Thanks to the Besa the king had made to the Jewish people, and which the Albanian people had consecrated, to shelter and protect them at all cost.
When we moved in to the new apartment, seven weeks before Barry died, I tried to raise his spirit by telling him the super was Albanian.
When the Albanian super, Jon, stood before Barry, and he was indeed as wonderful as Albanians generally are, there was a cruel irony. Barry was bed-ridden, but he reached out his hand and spoke to Jon in Albanian. Jon smiled and replied and they bantered back and forth, though Jon was behind a mask. Barry’s outstretched hand was like a question mark. How could there be an Albanian before him who would not shake his hand?
Jon was obeying the new insane rules as best he could. Barry was elderly (89) and he, Jon, could not shake his hand, for the safe of “safety.”
"I think he finally said, “Sir, I’m sorry.”
What’s the difference between a photographer and a painter?
They say a camera does not “lie.” Our minds are cameras, but our souls are painters. So I can paint one daffodil, though the camera would have also registered the soda can in the ditch.
When they came to take Barry’s body away, in the late evening of May 6, 2020, I watched them load him into the hearse, and in a window, I saw Jon. He took his cap off, and held it to his chest.
These are the kinds of details one remembers. I literally could write volumes, about the whole Barry phenomenon, but the confusing thing is where does the performer leave off and the human being begin?
He belonged to his radio listeners. And I keep waiting my turn, waiting my turn, to say something, despite the fact that I’m never the person who knows what to say about him. They are. They want me to speak from his avatar, or from the shadow of his avatar.
I’m one of many, there. Easily overlooked, somewhere at the back of the room.
I was mature. Told my dad it was okay to go and we would take care of mom. He died peacefully within moments. That was 26 years ago. Today, I would say “You FIGHT this shit because I want you here for even just one day more!”. How much longer could we have had?
my mother who brought me out of Russia died 12-18-2018, and i had this incredible premonition i could not fathom and contemplate properly, that something was coming, which i should have been able to foresee, and i just felt blind. Now we saw that is the scamdemic.

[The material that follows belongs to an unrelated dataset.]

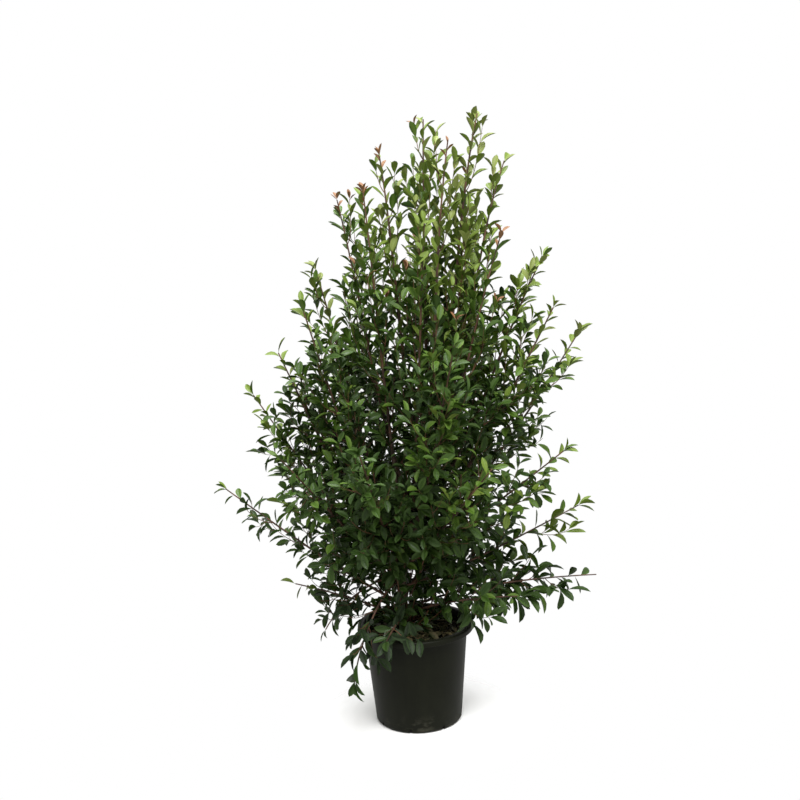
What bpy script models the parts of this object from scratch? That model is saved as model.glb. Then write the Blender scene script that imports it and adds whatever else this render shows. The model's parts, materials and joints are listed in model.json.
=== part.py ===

i finally got to spend two hours with my mother after she died, before they cremated her, which i was forced to allow them eventually to do, for money reasons at the time.
the last time i'd seen her alive she screamed at me for two days, and i had to leave
the last time i spoke to her, she asked me if i loved her, and i couldn't admit then i did, although i had many times said so. she said it's okay, she understood
i finally stopped being ashamed of her only after she died
a neighbor told me she had said to him, never to me,
about how she begged in France to bring us to america, at the consolate
she'd go in Paris to the consulate and beg and cry and make a big scene, every day for months, and they denied her entry for us to americurse
finally they caved, but i am sure the experience caused her the sort of problems that neither of us ever found a way to bridge and have any relationship survive thereafter
i think ameriker is a big rotten stinkin lie
my mother brought me, again per the neighbor, after reading in Russian in Russia the Gulag Archipelago, when it was not available yet to the public, she told the neighbor,
and that drove her crazy and she had to leave
little could she understand she was bringing us out of Russia, and into the real gulag, americer
land of the free, free of the home
land of the hacksxxxxxine, to kill everyone
i just posted some new old material on youtube.
it may get my channel turned off, but if so what good was it?